■ TASK DESCRIPTION
Return every line of the data below that includes the string "finishes".

■ GIVEN RECORDS

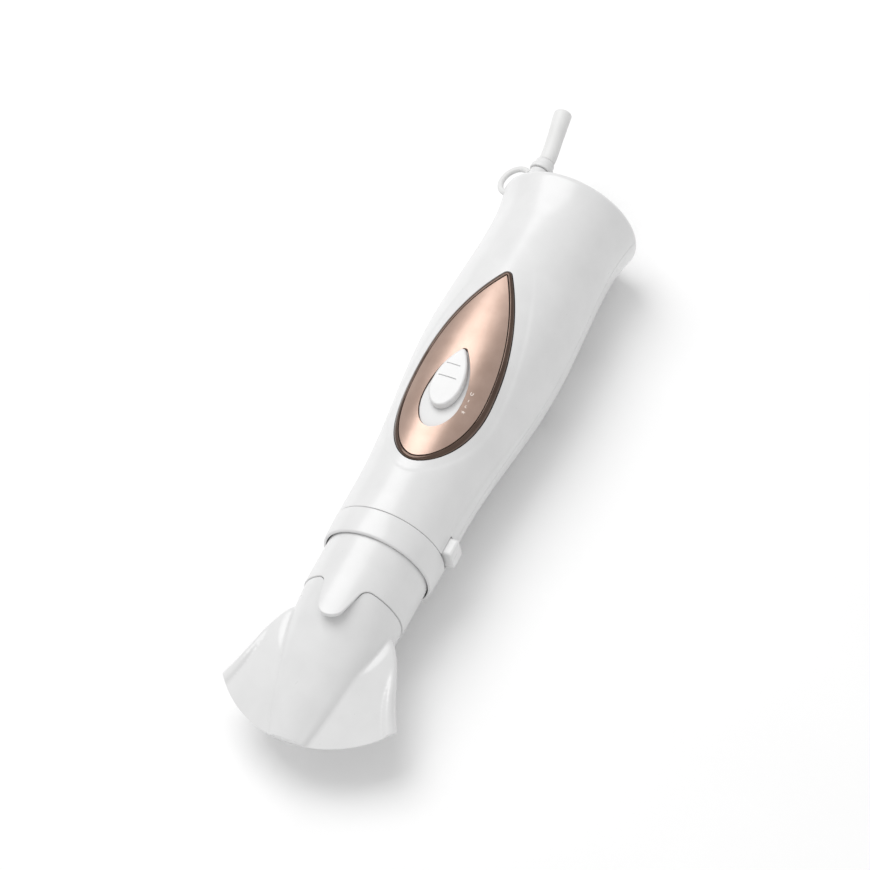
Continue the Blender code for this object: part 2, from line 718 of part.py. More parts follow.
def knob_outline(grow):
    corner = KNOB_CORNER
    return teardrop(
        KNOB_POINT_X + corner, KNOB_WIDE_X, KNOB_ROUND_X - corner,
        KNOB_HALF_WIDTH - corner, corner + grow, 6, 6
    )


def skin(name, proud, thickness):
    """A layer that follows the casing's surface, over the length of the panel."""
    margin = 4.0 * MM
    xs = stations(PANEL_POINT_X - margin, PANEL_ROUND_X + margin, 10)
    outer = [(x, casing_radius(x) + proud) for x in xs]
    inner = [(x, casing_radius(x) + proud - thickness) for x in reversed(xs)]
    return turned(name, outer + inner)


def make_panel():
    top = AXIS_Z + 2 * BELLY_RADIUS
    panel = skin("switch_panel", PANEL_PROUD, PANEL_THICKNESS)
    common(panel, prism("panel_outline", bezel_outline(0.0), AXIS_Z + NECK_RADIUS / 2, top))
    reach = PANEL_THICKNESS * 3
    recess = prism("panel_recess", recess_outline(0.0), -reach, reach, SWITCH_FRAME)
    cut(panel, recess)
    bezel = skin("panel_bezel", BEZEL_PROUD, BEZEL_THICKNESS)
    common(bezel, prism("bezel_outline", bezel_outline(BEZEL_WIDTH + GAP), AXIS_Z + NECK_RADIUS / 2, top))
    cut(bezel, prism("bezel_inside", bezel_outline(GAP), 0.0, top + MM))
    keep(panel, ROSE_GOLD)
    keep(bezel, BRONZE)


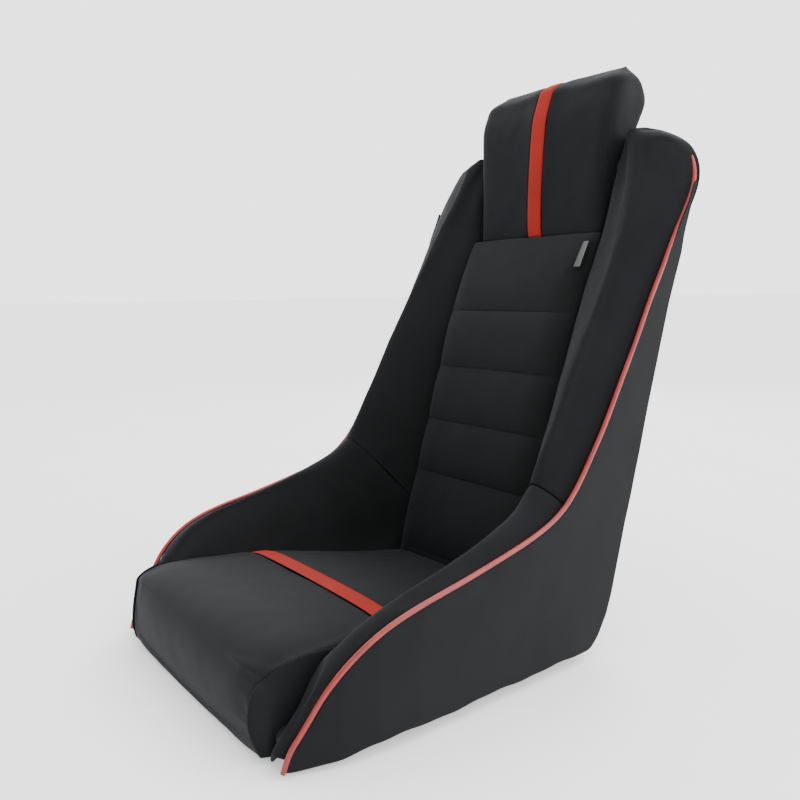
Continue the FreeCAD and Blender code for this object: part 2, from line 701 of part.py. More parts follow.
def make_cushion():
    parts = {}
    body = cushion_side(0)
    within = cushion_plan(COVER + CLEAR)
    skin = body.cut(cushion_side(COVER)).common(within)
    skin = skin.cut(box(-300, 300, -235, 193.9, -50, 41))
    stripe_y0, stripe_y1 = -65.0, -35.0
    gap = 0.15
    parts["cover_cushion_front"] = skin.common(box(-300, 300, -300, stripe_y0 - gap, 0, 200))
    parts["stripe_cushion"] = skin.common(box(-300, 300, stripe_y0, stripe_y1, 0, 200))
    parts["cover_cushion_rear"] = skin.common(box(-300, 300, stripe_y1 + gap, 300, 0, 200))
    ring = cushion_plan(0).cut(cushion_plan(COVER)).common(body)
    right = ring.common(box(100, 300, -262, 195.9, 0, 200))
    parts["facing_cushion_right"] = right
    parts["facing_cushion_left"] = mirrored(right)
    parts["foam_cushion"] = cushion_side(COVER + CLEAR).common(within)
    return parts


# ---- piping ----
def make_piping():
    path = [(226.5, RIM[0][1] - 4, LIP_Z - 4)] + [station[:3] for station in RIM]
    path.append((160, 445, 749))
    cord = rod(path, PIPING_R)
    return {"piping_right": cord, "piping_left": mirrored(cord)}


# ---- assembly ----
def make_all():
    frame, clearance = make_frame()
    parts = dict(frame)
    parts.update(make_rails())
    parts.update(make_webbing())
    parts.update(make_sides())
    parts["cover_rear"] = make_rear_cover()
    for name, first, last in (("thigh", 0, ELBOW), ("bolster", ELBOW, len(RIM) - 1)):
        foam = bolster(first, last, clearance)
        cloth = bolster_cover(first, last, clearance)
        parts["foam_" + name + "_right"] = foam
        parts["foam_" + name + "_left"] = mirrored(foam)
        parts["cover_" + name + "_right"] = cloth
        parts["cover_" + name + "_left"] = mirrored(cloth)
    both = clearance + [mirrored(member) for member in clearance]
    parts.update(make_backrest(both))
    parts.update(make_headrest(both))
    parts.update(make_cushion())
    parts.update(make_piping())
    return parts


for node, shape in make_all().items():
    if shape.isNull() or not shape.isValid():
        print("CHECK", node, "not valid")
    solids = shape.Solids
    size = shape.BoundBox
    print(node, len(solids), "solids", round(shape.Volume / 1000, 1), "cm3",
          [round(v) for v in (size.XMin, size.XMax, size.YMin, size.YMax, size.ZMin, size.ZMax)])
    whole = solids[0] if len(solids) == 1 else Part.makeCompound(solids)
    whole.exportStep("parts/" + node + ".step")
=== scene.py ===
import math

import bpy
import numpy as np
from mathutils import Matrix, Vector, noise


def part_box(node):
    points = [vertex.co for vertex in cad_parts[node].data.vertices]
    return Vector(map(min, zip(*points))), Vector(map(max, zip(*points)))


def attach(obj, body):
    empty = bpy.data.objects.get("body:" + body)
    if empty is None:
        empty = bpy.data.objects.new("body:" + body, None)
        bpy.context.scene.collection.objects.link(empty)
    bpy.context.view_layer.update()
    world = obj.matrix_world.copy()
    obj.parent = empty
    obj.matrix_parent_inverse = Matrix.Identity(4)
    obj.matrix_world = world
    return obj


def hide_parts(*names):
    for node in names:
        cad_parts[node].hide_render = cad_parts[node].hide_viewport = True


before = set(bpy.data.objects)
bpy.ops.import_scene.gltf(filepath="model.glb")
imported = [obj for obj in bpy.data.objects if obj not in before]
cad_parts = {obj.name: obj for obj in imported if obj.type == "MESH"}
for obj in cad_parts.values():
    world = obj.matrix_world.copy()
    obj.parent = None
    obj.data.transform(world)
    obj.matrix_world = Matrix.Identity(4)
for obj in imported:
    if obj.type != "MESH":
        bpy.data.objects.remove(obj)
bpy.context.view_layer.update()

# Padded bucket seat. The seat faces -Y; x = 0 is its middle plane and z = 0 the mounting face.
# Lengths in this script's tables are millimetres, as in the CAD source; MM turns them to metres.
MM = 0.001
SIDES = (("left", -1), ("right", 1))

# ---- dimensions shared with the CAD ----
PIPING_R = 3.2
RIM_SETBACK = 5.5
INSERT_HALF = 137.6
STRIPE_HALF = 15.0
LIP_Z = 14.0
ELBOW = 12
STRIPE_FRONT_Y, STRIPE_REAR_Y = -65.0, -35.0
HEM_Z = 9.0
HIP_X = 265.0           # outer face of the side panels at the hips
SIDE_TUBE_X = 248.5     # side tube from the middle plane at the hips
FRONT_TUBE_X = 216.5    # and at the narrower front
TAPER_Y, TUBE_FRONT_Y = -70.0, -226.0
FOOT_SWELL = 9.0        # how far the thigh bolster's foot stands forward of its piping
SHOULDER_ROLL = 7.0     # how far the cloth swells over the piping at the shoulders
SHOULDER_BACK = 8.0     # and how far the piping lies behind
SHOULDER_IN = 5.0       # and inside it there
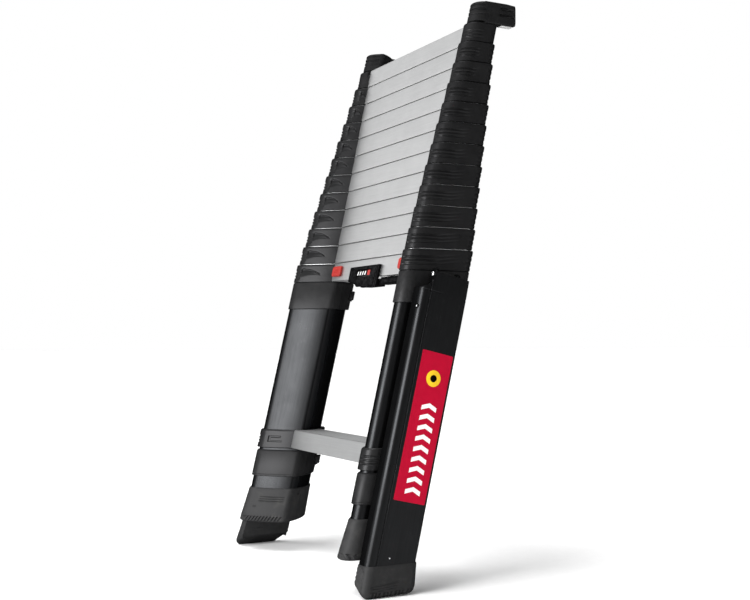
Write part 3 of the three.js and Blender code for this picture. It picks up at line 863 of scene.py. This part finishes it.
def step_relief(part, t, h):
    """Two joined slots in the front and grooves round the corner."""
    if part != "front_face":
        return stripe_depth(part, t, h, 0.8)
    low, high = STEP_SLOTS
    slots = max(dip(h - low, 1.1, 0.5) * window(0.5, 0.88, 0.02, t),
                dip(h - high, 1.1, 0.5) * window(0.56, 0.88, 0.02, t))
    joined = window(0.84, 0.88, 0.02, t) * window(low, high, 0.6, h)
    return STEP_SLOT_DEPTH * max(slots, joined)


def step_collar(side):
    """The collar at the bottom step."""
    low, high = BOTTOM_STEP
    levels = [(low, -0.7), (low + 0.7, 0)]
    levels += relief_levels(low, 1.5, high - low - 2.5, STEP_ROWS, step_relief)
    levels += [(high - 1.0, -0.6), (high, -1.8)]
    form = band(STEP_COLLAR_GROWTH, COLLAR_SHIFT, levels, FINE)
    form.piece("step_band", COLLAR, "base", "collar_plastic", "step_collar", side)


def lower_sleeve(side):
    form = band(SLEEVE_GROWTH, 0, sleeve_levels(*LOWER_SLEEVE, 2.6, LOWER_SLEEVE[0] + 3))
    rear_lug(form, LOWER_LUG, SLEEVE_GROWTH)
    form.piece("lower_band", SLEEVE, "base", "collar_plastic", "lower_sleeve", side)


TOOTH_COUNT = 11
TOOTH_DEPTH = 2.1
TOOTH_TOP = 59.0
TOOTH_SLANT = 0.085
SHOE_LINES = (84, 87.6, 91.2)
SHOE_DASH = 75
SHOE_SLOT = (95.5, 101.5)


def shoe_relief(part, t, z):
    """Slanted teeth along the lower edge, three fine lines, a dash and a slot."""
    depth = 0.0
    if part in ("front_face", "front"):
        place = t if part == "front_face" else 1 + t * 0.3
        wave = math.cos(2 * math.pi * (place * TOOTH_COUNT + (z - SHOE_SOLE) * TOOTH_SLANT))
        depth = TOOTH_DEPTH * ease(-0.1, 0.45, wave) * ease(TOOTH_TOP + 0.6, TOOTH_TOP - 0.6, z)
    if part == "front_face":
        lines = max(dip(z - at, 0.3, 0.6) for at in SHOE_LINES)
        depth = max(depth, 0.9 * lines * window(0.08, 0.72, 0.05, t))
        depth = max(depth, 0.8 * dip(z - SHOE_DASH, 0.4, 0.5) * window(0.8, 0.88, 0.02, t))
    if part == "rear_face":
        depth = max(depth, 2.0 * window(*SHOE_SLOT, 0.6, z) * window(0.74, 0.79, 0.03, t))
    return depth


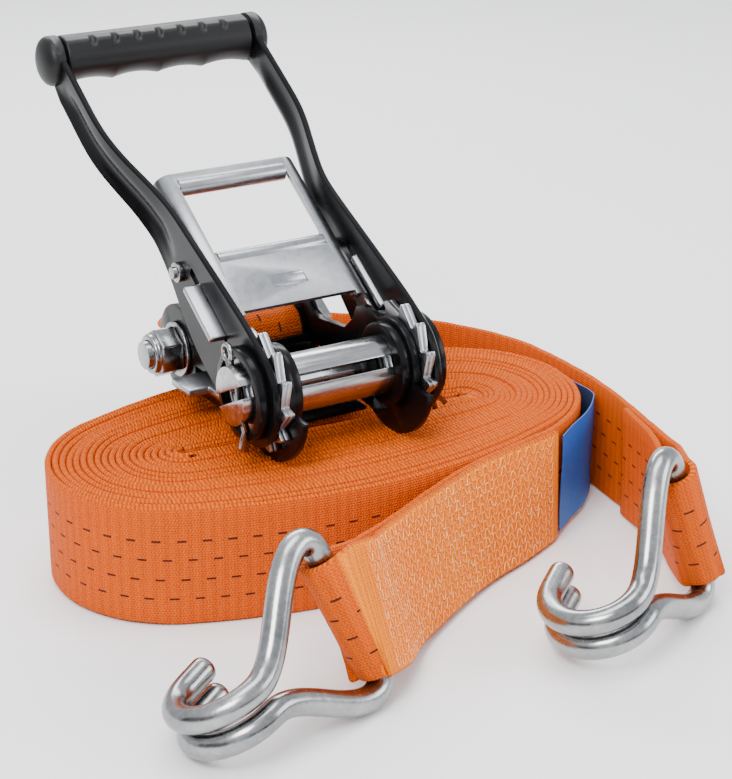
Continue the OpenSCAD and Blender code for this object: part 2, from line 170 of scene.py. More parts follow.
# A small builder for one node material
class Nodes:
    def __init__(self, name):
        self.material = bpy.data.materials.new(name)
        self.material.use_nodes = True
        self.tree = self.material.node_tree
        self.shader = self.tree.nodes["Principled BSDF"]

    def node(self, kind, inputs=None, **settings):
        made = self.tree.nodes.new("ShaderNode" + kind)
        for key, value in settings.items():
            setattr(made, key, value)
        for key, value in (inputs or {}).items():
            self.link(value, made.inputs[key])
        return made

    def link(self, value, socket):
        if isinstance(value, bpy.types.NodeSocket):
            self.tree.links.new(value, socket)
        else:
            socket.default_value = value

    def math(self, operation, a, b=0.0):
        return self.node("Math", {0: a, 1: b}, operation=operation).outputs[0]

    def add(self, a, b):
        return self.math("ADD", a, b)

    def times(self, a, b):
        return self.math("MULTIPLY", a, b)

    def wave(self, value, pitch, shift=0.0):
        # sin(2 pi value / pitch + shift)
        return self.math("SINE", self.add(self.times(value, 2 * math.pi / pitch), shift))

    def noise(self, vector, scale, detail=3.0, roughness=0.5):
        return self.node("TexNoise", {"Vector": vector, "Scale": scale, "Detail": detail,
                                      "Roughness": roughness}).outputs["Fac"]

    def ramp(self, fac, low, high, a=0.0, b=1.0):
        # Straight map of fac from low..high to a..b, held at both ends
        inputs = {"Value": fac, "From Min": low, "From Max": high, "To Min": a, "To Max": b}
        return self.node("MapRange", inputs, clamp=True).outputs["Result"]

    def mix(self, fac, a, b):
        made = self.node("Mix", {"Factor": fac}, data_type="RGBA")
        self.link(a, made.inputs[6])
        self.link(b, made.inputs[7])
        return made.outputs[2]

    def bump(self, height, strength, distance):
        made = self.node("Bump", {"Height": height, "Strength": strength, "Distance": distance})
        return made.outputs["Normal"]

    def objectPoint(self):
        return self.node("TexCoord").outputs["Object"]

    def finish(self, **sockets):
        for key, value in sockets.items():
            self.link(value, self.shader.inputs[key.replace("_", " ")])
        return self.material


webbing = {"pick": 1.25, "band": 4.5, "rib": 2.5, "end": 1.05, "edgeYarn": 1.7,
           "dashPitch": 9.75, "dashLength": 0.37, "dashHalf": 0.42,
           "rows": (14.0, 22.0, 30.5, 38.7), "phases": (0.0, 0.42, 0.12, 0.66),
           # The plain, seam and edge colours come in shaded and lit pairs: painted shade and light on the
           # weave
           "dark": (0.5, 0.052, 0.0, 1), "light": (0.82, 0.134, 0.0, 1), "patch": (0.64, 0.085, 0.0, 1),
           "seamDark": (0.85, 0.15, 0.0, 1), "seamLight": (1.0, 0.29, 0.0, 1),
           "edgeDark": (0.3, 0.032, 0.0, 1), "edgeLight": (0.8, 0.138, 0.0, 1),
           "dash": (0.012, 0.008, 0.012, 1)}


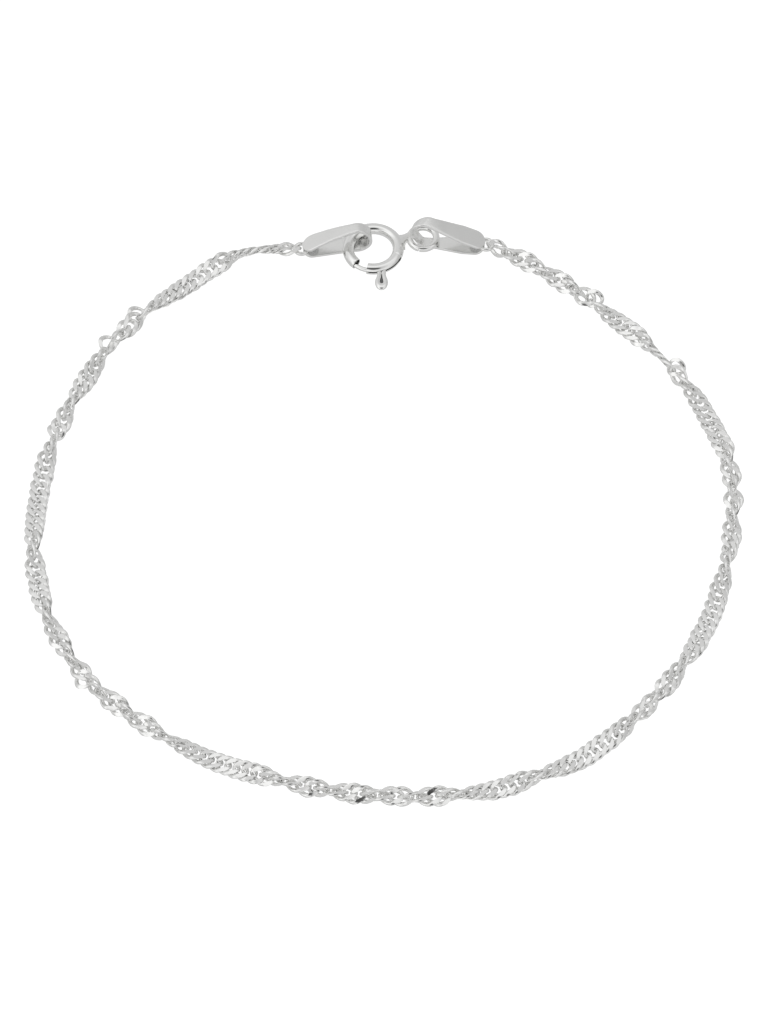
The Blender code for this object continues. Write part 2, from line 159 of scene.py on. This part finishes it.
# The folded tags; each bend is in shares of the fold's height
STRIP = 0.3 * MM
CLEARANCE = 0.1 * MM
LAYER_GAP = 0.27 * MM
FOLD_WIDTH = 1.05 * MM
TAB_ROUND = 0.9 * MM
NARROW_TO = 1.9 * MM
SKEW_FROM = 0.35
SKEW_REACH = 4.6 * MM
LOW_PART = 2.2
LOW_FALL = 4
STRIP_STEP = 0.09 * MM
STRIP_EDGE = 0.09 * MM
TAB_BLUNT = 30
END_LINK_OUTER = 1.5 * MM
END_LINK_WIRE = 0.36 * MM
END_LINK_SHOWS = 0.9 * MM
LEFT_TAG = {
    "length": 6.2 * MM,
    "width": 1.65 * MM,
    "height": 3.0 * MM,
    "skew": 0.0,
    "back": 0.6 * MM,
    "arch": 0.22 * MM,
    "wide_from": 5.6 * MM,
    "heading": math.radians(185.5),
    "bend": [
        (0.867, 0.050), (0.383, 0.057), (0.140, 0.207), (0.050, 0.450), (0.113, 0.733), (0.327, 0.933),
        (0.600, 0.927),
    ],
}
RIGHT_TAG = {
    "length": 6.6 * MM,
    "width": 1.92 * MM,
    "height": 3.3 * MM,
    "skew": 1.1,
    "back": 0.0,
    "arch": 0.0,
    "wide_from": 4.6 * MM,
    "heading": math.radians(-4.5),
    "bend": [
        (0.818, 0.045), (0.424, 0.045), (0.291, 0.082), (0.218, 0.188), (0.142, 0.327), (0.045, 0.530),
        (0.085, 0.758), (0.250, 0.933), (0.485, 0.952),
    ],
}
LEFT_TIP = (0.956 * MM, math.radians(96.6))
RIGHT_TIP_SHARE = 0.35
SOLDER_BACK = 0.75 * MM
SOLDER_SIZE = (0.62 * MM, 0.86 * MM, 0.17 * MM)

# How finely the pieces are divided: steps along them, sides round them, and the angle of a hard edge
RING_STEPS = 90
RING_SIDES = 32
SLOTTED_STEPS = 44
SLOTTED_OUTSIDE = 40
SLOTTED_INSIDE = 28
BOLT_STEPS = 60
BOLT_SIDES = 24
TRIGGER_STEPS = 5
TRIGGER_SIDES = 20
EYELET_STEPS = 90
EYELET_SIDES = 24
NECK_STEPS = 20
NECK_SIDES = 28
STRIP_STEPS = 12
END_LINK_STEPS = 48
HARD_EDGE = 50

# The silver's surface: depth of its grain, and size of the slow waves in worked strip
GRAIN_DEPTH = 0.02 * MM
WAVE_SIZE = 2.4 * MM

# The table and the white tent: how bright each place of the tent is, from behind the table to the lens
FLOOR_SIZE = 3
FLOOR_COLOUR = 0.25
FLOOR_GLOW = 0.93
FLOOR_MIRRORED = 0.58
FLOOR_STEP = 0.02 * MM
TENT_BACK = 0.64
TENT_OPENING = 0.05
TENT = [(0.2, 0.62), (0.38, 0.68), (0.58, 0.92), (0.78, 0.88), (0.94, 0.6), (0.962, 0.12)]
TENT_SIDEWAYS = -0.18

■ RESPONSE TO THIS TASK
Write part 3 of the three.js and Blender code for this picture. It picks up at line 863 of scene.py. This part finishes it.
The Blender code for this object continues. Write part 2, from line 159 of scene.py on. This part finishes it.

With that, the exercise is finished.